■ Supplied data:
*****

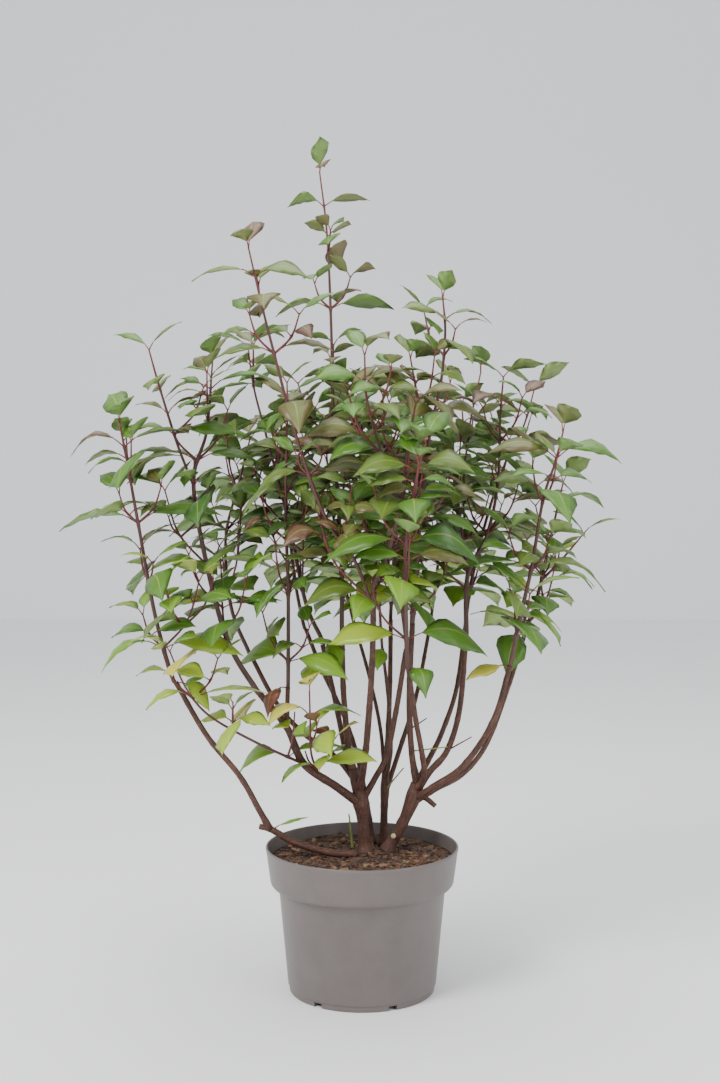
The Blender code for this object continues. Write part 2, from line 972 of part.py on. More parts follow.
def notch_cutter(angle, foot_inner, foot_outer):
    """A block through the foot ring, from its channel out past the wall."""
    ahead = Vector((math.cos(angle), math.sin(angle), 0.0))
    aside = Vector((-ahead.y, ahead.x, 0.0))
    spare = CHANNEL_SLOPE + POT_EDGE
    points = [
        ahead * reach + aside * shift + UP * height
        for reach in (foot_inner - spare, foot_outer + 2 * spare)
        for shift in (-NOTCH_WIDTH / 2, NOTCH_WIDTH / 2)
        for height in (-spare, NOTCH_HEIGHT)
    ]
    cutter = mesh_object("notch_cutter", points, BLOCK_FACES)
    face_outwards(cutter)
    return cutter


def make_soil(finish):
    inner = POT_WALL + 2 * GAP
    floor_top = CHANNEL_HEIGHT + POT_FLOOR + GAP
    rise = (SOIL_TOP - POT_BAND_HEIGHT) / (POT_HEIGHT - POT_BAND_HEIGHT)
    wall_radius = POT_BAND_RADIUS + rise * (POT_RIM_RADIUS - POT_BAND_RADIUS)
    top_radius = wall_radius - inner - SOIL_EDGE
    profile = [
        (0.0, floor_top),
        (POT_BASE_RADIUS - inner, floor_top),
        (POT_SHOULDER_RADIUS - inner, POT_SHOULDER_HEIGHT + GAP),
        (POT_BAND_RADIUS - inner, POT_BAND_HEIGHT + GAP),
        (top_radius, SOIL_TOP - GAP),
        (top_radius - SOIL_EDGE, SOIL_TOP),
        (0.0, SOIL_TOP),
    ]
    return turned("soil", profile, finish)


class Limb:
    """A tapering limb, with its tube and a slightly fatter one that cuts what grows from it."""

    def __init__(self, name, points, sides, ring, level_start=False):
        self.name = name
        self.points = points
        self.route = smooth_route(points, ring)
        self.sides = sides
        self.level_start = level_start

    def solid(self, finish):
        obj = mesh_object(self.name, *tube(self.route, self.sides, 0.0, self.level_start), finish)
        face_outwards(obj)
        return obj

    def cutter(self):
        """The limb's own shape, a gap fatter all over, and a gap longer at both ends."""
        ways = headings(self.route)
        route = list(self.route)
        place, radius = route[0]
        route[0] = (place - ways[0] * GAP, radius)
        place, radius = route[-1]
        route[-1] = (place + ways[-1] * GAP, radius)
        cutter = mesh_object("cutter", *tube(route, self.sides, CUTTER_GAP, self.level_start))
        face_outwards(cutter)
        return cutter

    def guard(self):
        """A tree of the limb's faces, a little fatter, that leaves and twigs must not cross."""
        return tree_of(*tube(self.route, self.sides, LEAF_CLEAR, self.level_start))


def make_trunks(finish, shoot_finish):
    limbs = {}
    for name, points in TRUNKS.items():
        green = name == "young_shoot"
        limb = Limb(name, points, BOUGH_SIDES if green else TRUNK_SIDES, TRUNK_RING, True)
        obj = limb.solid(shoot_finish if green else finish)
        obj.data.shade_smooth()
        limbs[name] = limb
    return limbs


def make_lying_stem(finish, limbs):
    limb = Limb("lying_stem", LYING_STEM, BOUGH_SIDES, TRUNK_RING)
    obj = limb.solid(finish)
    reach = POT_RIM_RADIUS
    points = [
        (x, y, z)
        for x in (-reach, reach)
        for y in (-reach, reach)
        for z in (0.0, SOIL_TOP + GAP)
    ]
    block = mesh_object("ground_cutter", points, BLOCK_FACES)
    face_outwards(block)
    cut(obj, block)
    keep_largest_shell(obj)
    obj.data.shade_smooth()
    limbs["lying_stem"] = limb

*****

■ Directions: Print the material verbatim, all of it.

■ Solved exercise:
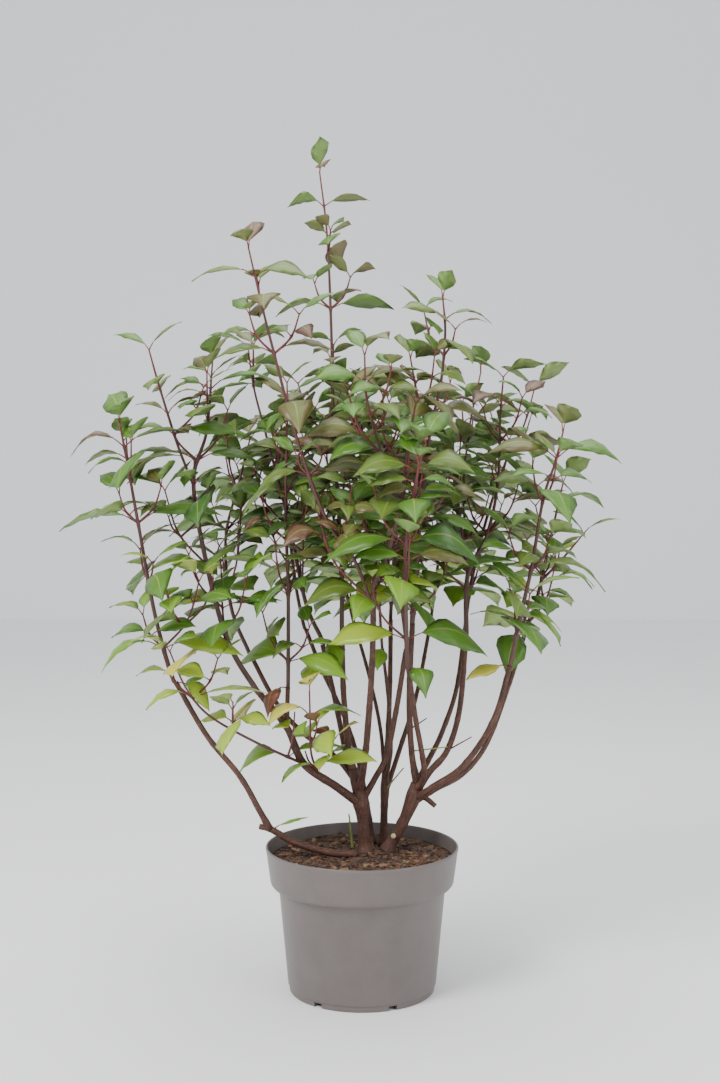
The Blender code for this object continues. Write part 2, from line 972 of part.py on. More parts follow.
def notch_cutter(angle, foot_inner, foot_outer):
    """A block through the foot ring, from its channel out past the wall."""
    ahead = Vector((math.cos(angle), math.sin(angle), 0.0))
    aside = Vector((-ahead.y, ahead.x, 0.0))
    spare = CHANNEL_SLOPE + POT_EDGE
    points = [
        ahead * reach + aside * shift + UP * height
        for reach in (foot_inner - spare, foot_outer + 2 * spare)
        for shift in (-NOTCH_WIDTH / 2, NOTCH_WIDTH / 2)
        for height in (-spare, NOTCH_HEIGHT)
    ]
    cutter = mesh_object("notch_cutter", points, BLOCK_FACES)
    face_outwards(cutter)
    return cutter


def make_soil(finish):
    inner = POT_WALL + 2 * GAP
    floor_top = CHANNEL_HEIGHT + POT_FLOOR + GAP
    rise = (SOIL_TOP - POT_BAND_HEIGHT) / (POT_HEIGHT - POT_BAND_HEIGHT)
    wall_radius = POT_BAND_RADIUS + rise * (POT_RIM_RADIUS - POT_BAND_RADIUS)
    top_radius = wall_radius - inner - SOIL_EDGE
    profile = [
        (0.0, floor_top),
        (POT_BASE_RADIUS - inner, floor_top),
        (POT_SHOULDER_RADIUS - inner, POT_SHOULDER_HEIGHT + GAP),
        (POT_BAND_RADIUS - inner, POT_BAND_HEIGHT + GAP),
        (top_radius, SOIL_TOP - GAP),
        (top_radius - SOIL_EDGE, SOIL_TOP),
        (0.0, SOIL_TOP),
    ]
    return turned("soil", profile, finish)


class Limb:
    """A tapering limb, with its tube and a slightly fatter one that cuts what grows from it."""

    def __init__(self, name, points, sides, ring, level_start=False):
        self.name = name
        self.points = points
        self.route = smooth_route(points, ring)
        self.sides = sides
        self.level_start = level_start

    def solid(self, finish):
        obj = mesh_object(self.name, *tube(self.route, self.sides, 0.0, self.level_start), finish)
        face_outwards(obj)
        return obj

    def cutter(self):
        """The limb's own shape, a gap fatter all over, and a gap longer at both ends."""
        ways = headings(self.route)
        route = list(self.route)
        place, radius = route[0]
        route[0] = (place - ways[0] * GAP, radius)
        place, radius = route[-1]
        route[-1] = (place + ways[-1] * GAP, radius)
        cutter = mesh_object("cutter", *tube(route, self.sides, CUTTER_GAP, self.level_start))
        face_outwards(cutter)
        return cutter

    def guard(self):
        """A tree of the limb's faces, a little fatter, that leaves and twigs must not cross."""
        return tree_of(*tube(self.route, self.sides, LEAF_CLEAR, self.level_start))


def make_trunks(finish, shoot_finish):
    limbs = {}
    for name, points in TRUNKS.items():
        green = name == "young_shoot"
        limb = Limb(name, points, BOUGH_SIDES if green else TRUNK_SIDES, TRUNK_RING, True)
        obj = limb.solid(shoot_finish if green else finish)
        obj.data.shade_smooth()
        limbs[name] = limb
    return limbs


def make_lying_stem(finish, limbs):
    limb = Limb("lying_stem", LYING_STEM, BOUGH_SIDES, TRUNK_RING)
    obj = limb.solid(finish)
    reach = POT_RIM_RADIUS
    points = [
        (x, y, z)
        for x in (-reach, reach)
        for y in (-reach, reach)
        for z in (0.0, SOIL_TOP + GAP)
    ]
    block = mesh_object("ground_cutter", points, BLOCK_FACES)
    face_outwards(block)
    cut(obj, block)
    keep_largest_shell(obj)
    obj.data.shade_smooth()
    limbs["lying_stem"] = limb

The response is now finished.